* What to work on *
Isolate every line in the records below with "follow" in it.

* Data excerpts *
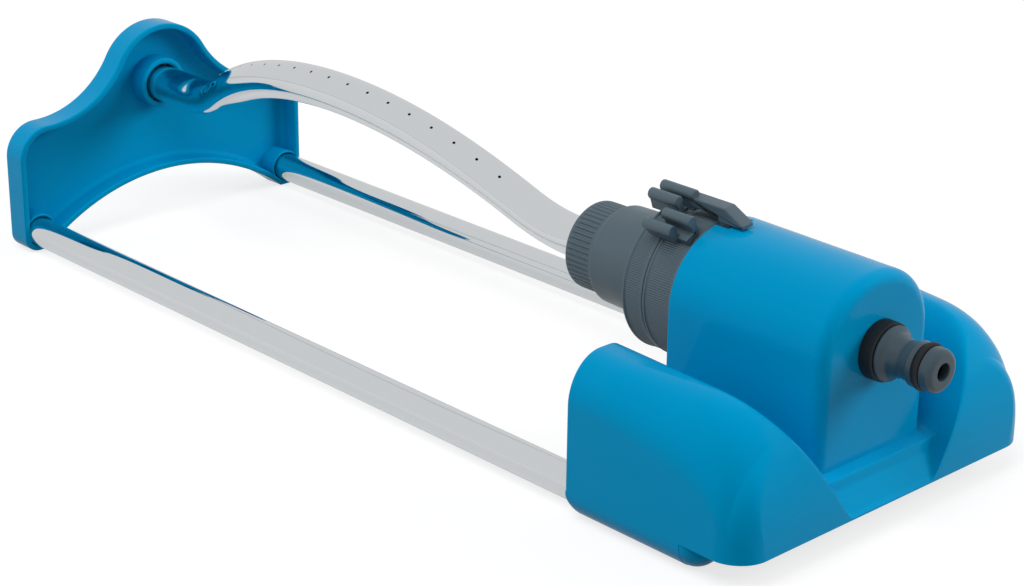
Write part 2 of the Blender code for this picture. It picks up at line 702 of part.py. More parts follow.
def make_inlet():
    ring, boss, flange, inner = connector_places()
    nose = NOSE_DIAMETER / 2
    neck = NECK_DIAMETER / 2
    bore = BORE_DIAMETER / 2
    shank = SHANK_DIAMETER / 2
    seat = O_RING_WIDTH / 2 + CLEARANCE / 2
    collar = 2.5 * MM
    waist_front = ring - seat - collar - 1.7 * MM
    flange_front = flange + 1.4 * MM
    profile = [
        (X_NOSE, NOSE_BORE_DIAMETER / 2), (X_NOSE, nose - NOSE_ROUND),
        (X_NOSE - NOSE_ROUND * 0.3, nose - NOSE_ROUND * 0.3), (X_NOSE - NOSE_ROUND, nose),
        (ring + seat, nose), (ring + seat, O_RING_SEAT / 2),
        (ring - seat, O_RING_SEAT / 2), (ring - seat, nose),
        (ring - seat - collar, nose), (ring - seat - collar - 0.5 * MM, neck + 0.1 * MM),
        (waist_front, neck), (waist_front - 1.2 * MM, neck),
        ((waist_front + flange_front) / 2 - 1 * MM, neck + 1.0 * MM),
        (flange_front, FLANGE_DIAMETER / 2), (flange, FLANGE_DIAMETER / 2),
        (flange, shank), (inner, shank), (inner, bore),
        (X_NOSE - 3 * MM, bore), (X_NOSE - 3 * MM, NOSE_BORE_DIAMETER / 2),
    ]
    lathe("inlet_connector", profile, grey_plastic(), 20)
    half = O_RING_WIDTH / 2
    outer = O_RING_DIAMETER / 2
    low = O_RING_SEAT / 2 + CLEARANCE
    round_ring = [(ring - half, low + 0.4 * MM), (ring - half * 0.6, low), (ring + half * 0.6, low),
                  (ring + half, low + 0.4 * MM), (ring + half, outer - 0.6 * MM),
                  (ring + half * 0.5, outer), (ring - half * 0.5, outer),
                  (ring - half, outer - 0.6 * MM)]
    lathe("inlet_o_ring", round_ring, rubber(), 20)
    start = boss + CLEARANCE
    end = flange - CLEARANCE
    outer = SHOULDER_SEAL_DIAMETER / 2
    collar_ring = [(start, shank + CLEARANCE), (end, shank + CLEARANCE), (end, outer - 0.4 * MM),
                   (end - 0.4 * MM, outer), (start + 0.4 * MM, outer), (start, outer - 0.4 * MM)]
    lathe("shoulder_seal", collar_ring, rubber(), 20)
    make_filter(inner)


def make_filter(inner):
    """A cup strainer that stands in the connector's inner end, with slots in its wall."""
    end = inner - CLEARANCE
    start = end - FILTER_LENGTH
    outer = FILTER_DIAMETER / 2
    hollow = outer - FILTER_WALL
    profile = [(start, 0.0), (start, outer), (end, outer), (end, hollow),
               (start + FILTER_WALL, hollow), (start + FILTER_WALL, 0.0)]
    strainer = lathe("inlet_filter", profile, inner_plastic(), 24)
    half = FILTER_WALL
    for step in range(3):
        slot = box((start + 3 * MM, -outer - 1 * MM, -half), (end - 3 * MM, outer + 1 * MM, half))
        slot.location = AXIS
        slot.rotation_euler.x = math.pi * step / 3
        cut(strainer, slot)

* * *

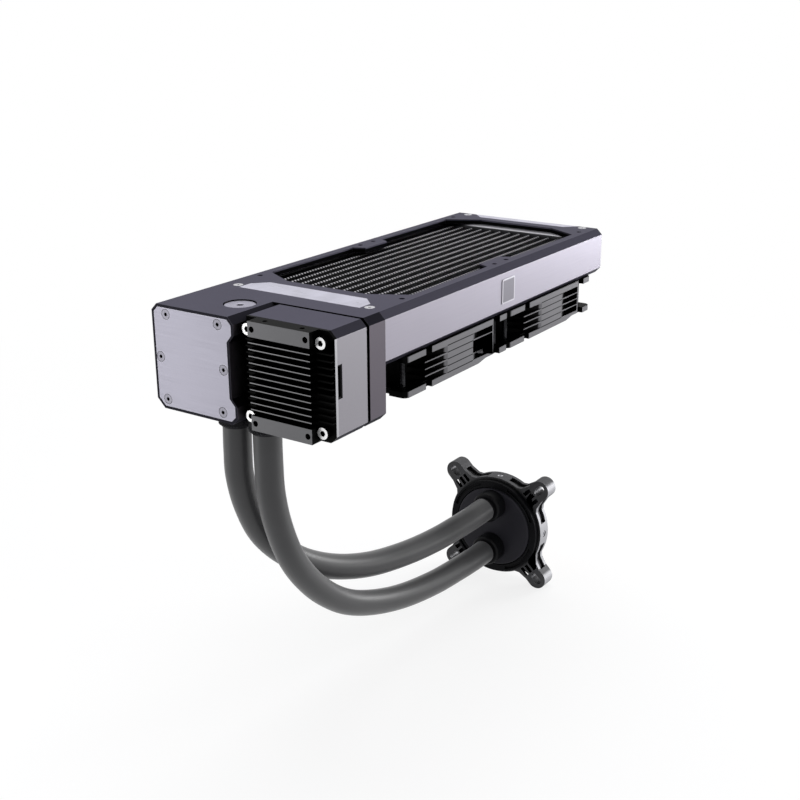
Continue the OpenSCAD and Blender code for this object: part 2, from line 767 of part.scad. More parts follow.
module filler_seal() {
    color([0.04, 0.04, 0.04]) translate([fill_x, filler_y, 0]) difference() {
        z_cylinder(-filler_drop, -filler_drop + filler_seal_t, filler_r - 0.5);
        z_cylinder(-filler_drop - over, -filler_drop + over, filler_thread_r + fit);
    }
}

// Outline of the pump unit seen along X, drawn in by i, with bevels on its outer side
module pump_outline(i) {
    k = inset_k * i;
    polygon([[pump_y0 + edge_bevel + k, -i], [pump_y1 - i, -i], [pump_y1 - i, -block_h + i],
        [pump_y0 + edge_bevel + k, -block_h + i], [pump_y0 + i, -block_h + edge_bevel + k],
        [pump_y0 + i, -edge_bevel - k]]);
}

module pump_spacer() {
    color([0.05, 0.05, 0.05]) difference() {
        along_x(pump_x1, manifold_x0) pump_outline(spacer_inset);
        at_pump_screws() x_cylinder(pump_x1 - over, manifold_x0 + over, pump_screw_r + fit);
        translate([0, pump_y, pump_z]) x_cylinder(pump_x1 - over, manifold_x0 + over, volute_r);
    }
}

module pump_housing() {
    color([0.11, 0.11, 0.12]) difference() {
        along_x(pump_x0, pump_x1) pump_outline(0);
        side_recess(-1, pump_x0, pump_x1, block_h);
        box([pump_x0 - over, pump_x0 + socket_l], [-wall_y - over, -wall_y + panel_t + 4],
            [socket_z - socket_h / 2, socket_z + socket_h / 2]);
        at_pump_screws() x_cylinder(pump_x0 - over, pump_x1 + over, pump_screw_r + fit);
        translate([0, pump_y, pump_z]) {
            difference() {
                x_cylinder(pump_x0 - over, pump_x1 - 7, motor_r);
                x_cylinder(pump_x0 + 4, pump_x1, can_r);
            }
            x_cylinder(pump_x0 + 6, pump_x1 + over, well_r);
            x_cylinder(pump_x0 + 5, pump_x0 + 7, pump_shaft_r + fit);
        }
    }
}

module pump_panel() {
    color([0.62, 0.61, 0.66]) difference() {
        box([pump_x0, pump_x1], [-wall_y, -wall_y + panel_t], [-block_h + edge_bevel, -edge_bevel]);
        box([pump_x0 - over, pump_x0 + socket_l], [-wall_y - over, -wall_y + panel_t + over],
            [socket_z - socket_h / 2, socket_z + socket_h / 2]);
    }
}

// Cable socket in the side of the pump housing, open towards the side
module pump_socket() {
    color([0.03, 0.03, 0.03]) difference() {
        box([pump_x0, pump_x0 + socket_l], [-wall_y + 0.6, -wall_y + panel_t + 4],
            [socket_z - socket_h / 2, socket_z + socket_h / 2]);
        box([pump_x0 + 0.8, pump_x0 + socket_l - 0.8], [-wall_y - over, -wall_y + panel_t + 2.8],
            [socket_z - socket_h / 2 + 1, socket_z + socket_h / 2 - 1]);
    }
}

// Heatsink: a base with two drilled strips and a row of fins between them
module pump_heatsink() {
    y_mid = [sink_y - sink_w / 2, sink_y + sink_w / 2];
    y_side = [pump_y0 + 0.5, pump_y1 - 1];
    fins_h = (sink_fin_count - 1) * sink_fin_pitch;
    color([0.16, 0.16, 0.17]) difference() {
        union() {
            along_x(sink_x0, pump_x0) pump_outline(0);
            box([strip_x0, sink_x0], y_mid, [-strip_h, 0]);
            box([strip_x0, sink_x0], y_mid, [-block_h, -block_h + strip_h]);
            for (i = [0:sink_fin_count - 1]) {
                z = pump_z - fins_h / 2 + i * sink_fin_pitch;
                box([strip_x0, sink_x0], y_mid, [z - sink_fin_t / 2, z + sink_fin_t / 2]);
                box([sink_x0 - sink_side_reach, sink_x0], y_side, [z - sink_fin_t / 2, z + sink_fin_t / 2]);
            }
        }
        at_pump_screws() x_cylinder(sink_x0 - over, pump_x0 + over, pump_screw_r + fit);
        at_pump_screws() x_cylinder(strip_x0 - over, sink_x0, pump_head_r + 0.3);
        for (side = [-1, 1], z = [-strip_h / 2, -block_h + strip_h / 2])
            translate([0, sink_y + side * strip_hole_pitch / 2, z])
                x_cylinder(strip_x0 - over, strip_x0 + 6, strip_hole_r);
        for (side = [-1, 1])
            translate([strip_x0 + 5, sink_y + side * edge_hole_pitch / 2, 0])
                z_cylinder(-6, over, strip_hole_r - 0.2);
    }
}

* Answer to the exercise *
Write part 2 of the Blender code for this picture. It picks up at line 702 of part.py. More parts follow.
Continue the OpenSCAD and Blender code for this object: part 2, from line 767 of part.scad. More parts follow.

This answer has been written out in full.